● **Exercise directions**
Copy out all the data, word for word.
----- Task input
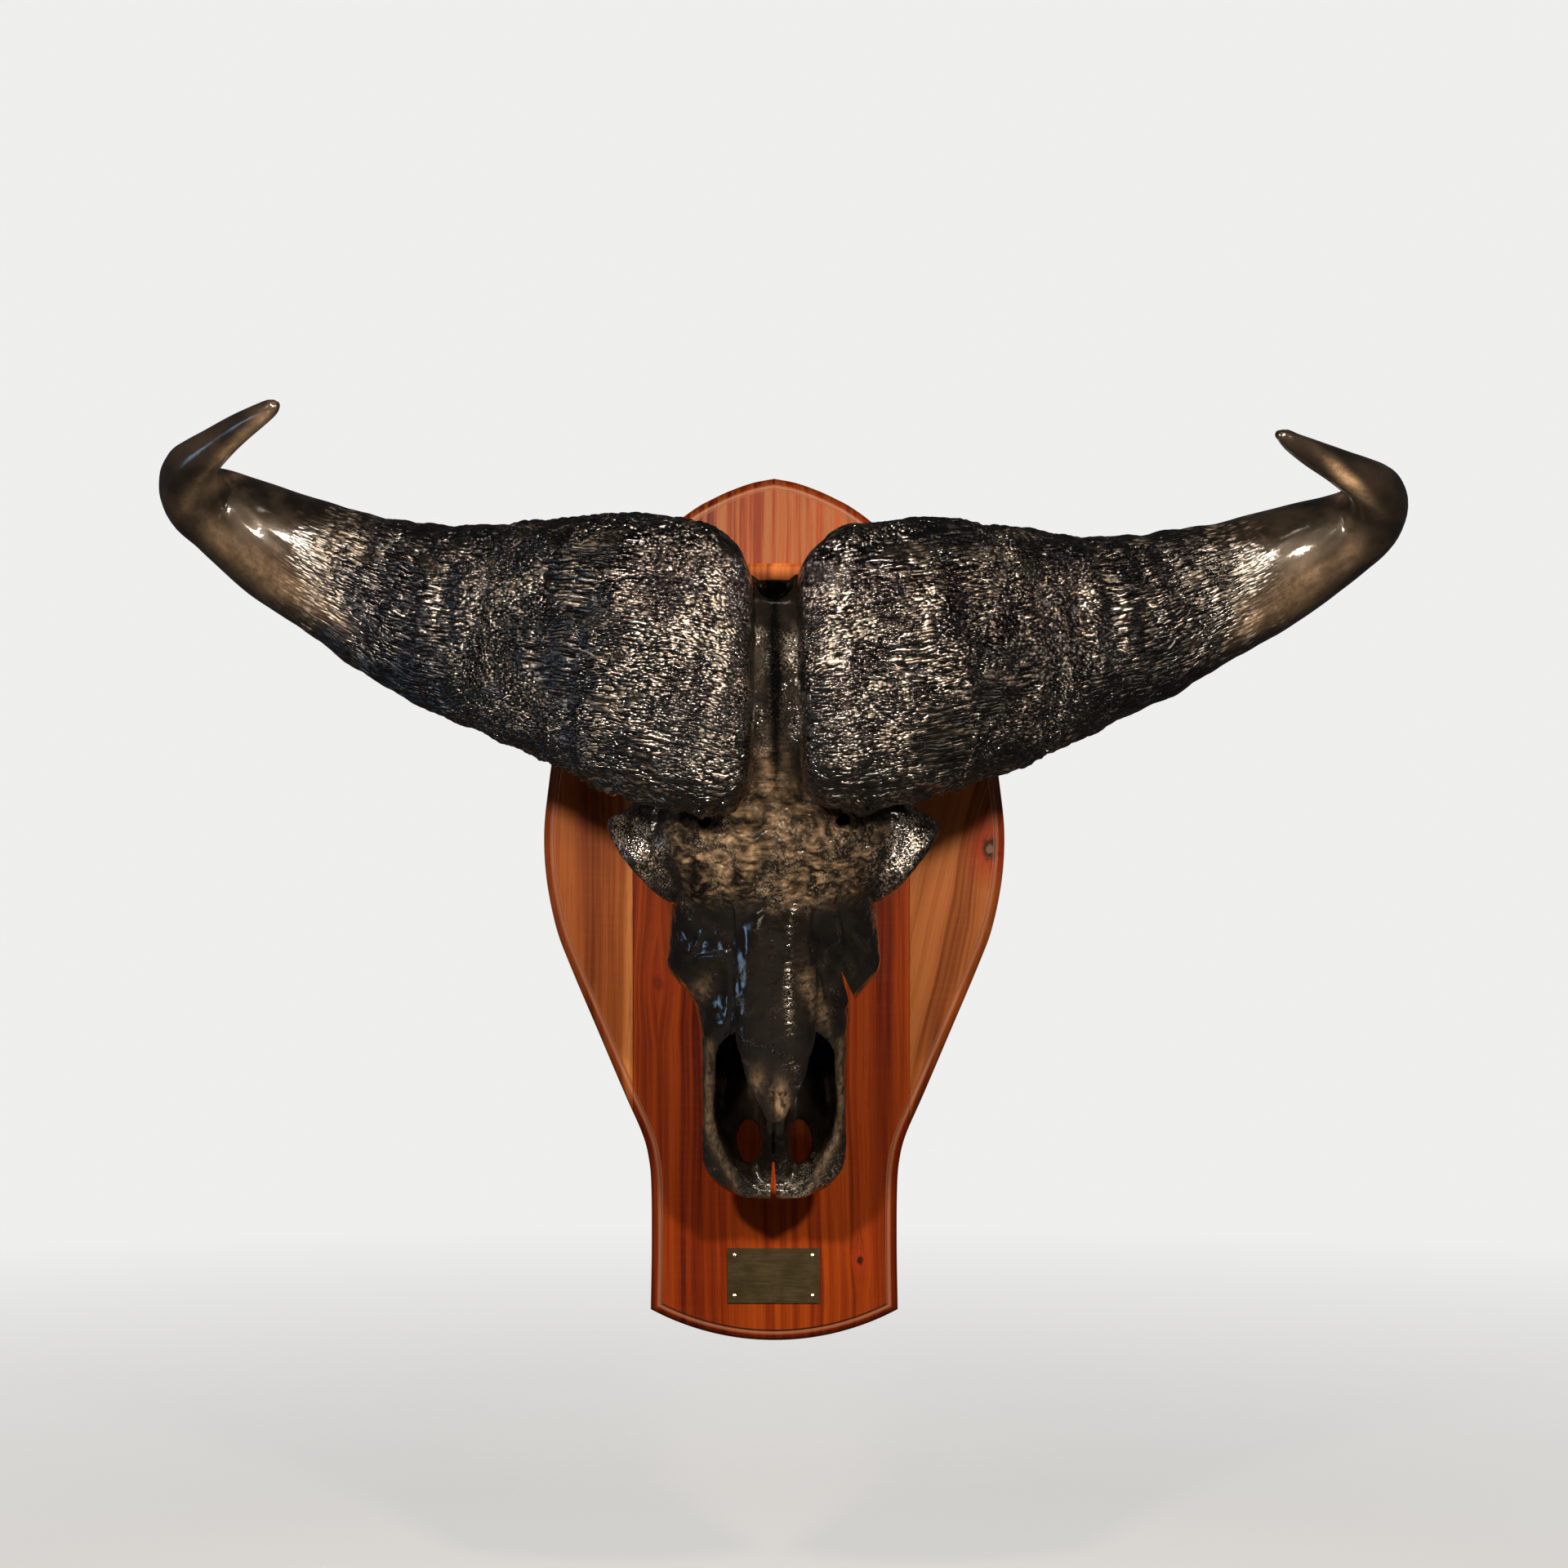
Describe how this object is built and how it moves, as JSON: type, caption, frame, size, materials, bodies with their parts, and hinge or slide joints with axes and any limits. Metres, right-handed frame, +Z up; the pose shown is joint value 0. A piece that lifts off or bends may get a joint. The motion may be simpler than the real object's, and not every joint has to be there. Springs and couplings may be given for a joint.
{
  "type": "buffalo skull mount",
  "caption": "Lacquered buffalo skull with wide hooked horns on a shield-shaped wooden wall plaque with a bare brass plate.",
  "frame": {"origin": "middle of the plaque's back face, where it lies against the wall", "axes": "+X along the horns, to the viewer's right; +Y into the wall; +Z up"},
  "size_m": [0.9924, 0.3178, 0.7507],
  "materials": {
    "lacquered_horn": "dark bronze lacquer over rough horn",
    "lacquered_bone": "dark bronze lacquer over bone",
    "red_wood": "satin oil",
    "pale_wood": "satin oil",
    "aged_brass": "brushed and dulled",
    "bright_brass": "polished",
    "zinc_steel": "zinc plated"
  },
  "bodies": {
    "root": {"skull": "lacquered_bone", "horn_left": "lacquered_horn", "horn_right": "lacquered_horn", "board_left": "pale_wood", "board_centre": "red_wood", "board_right": "pale_wood", "pedestal": "red_wood", "bolt_upper": "zinc_steel", "bolt_lower": "zinc_steel", "washer_upper": "zinc_steel", "washer_lower": "zinc_steel", "nameplate": "aged_brass", "nameplate_pin_1": "bright_brass", "nameplate_pin_2": "bright_brass", "nameplate_pin_3": "bright_brass", "nameplate_pin_4": "bright_brass", "hanger_clip": "zinc_steel", "hanger_screw_left": "zinc_steel", "hanger_screw_right": "zinc_steel"}
  },
  "joints": []
}
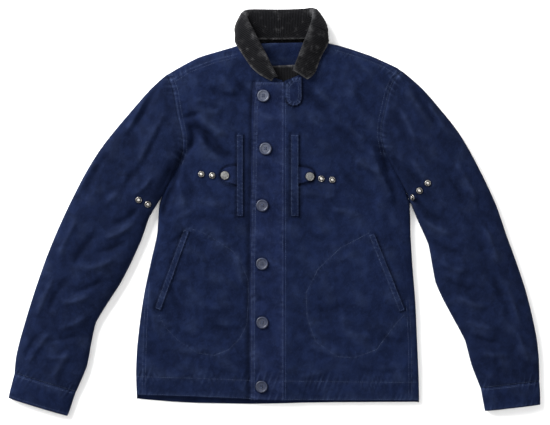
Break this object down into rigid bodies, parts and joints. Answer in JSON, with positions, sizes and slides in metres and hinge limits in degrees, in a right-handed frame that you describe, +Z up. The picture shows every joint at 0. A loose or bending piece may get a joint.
----------
● **Complete output**
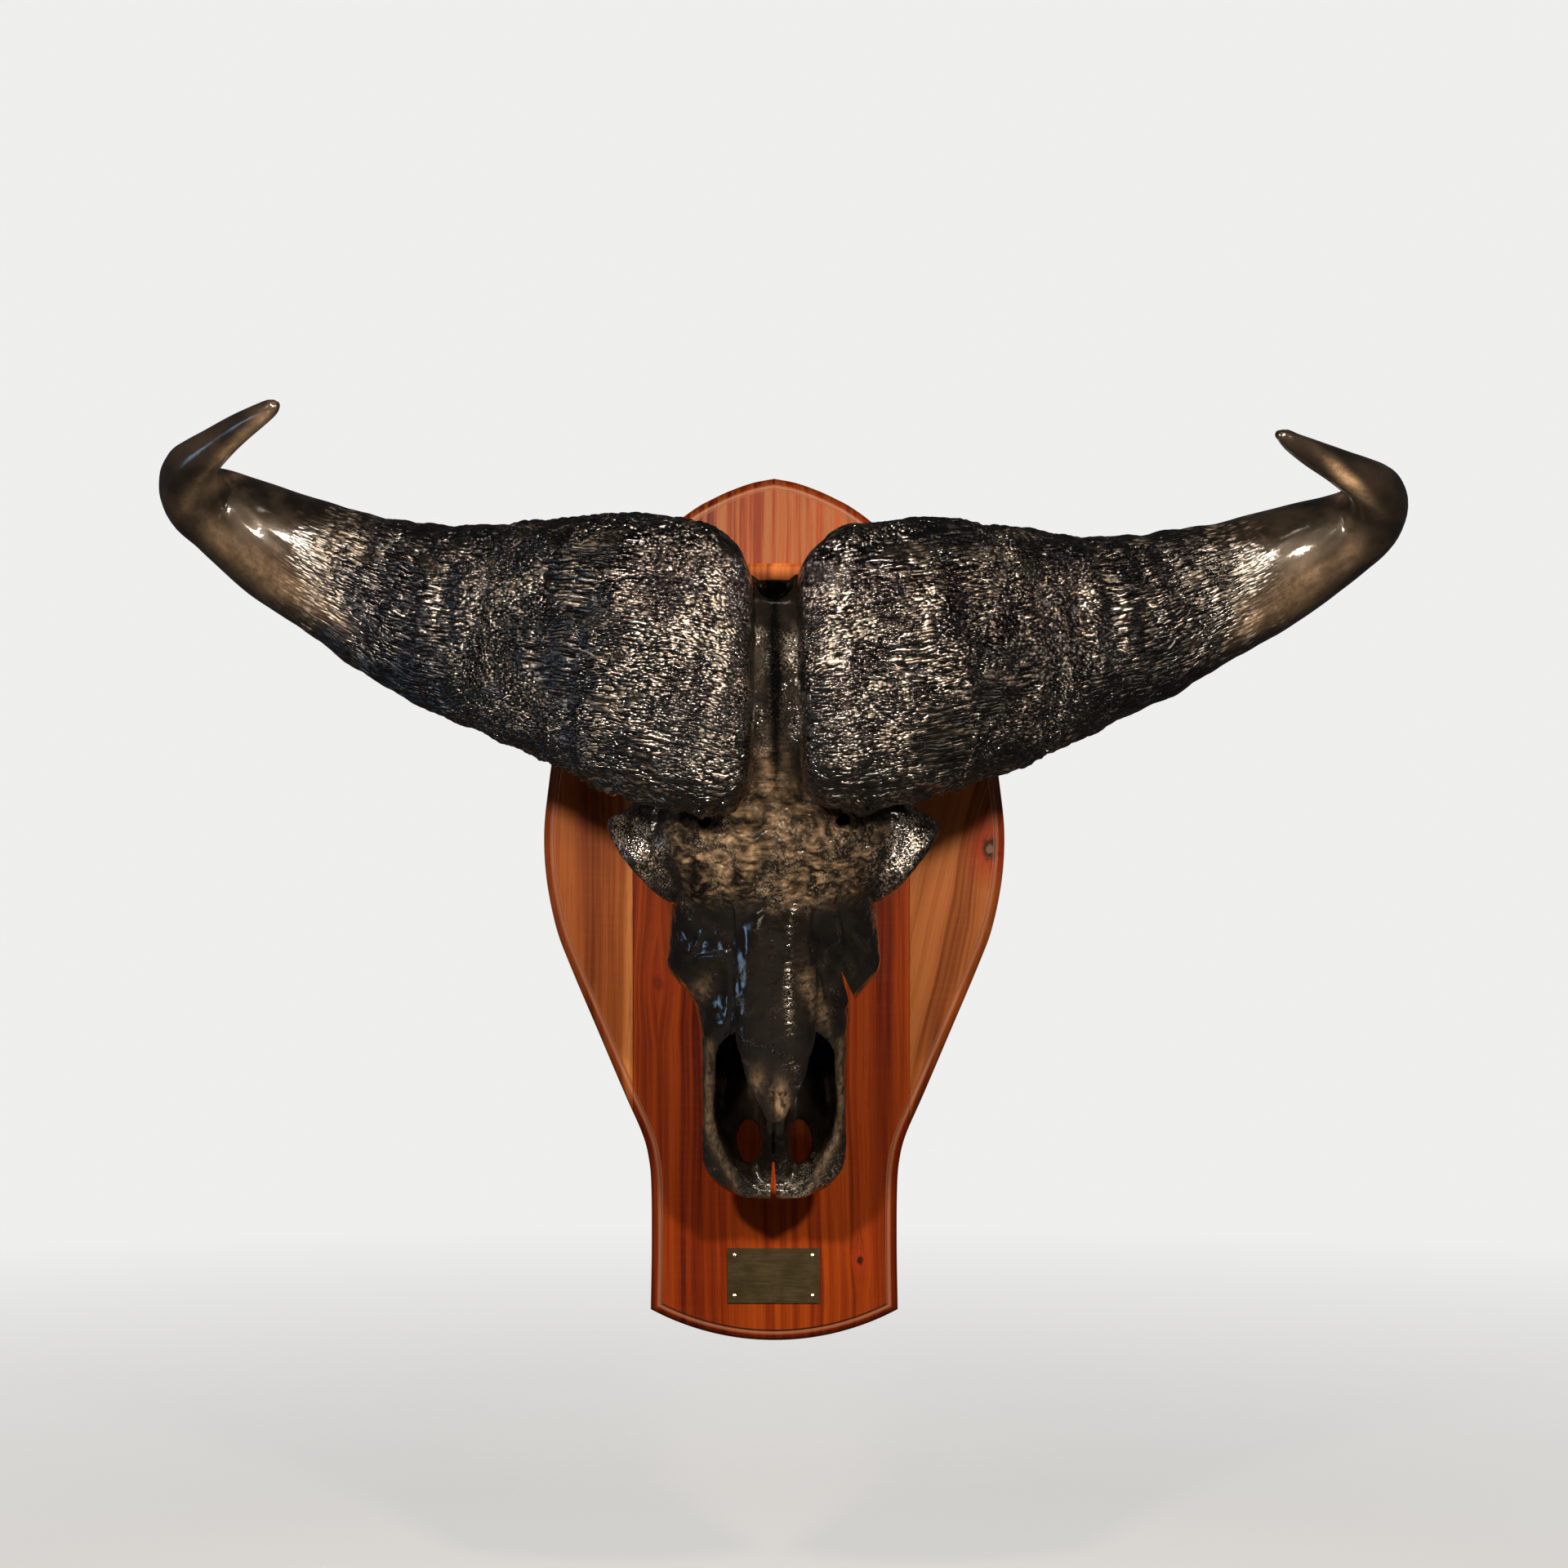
Describe how this object is built and how it moves, as JSON: type, caption, frame, size, materials, bodies with their parts, and hinge or slide joints with axes and any limits. Metres, right-handed frame, +Z up; the pose shown is joint value 0. A piece that lifts off or bends may get a joint. The motion may be simpler than the real object's, and not every joint has to be there. Springs and couplings may be given for a joint.
{
  "type": "buffalo skull mount",
  "caption": "Lacquered buffalo skull with wide hooked horns on a shield-shaped wooden wall plaque with a bare brass plate.",
  "frame": {"origin": "middle of the plaque's back face, where it lies against the wall", "axes": "+X along the horns, to the viewer's right; +Y into the wall; +Z up"},
  "size_m": [0.9924, 0.3178, 0.7507],
  "materials": {
    "lacquered_horn": "dark bronze lacquer over rough horn",
    "lacquered_bone": "dark bronze lacquer over bone",
    "red_wood": "satin oil",
    "pale_wood": "satin oil",
    "aged_brass": "brushed and dulled",
    "bright_brass": "polished",
    "zinc_steel": "zinc plated"
  },
  "bodies": {
    "root": {"skull": "lacquered_bone", "horn_left": "lacquered_horn", "horn_right": "lacquered_horn", "board_left": "pale_wood", "board_centre": "red_wood", "board_right": "pale_wood", "pedestal": "red_wood", "bolt_upper": "zinc_steel", "bolt_lower": "zinc_steel", "washer_upper": "zinc_steel", "washer_lower": "zinc_steel", "nameplate": "aged_brass", "nameplate_pin_1": "bright_brass", "nameplate_pin_2": "bright_brass", "nameplate_pin_3": "bright_brass", "nameplate_pin_4": "bright_brass", "hanger_clip": "zinc_steel", "hanger_screw_left": "zinc_steel", "hanger_screw_right": "zinc_steel"}
  },
  "joints": []
}
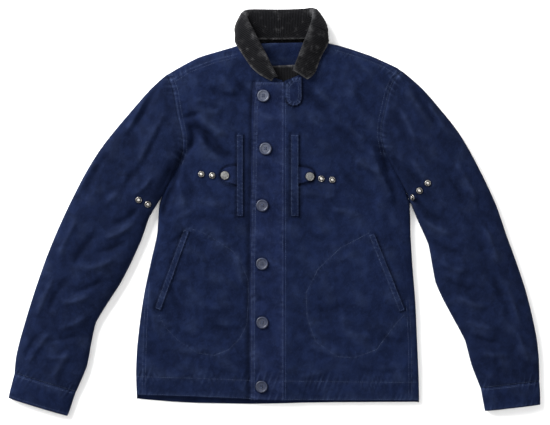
Break this object down into rigid bodies, parts and joints. Answer in JSON, with positions, sizes and slides in metres and hinge limits in degrees, in a right-handed frame that you describe, +Z up. The picture shows every joint at 0. A loose or bending piece may get a joint.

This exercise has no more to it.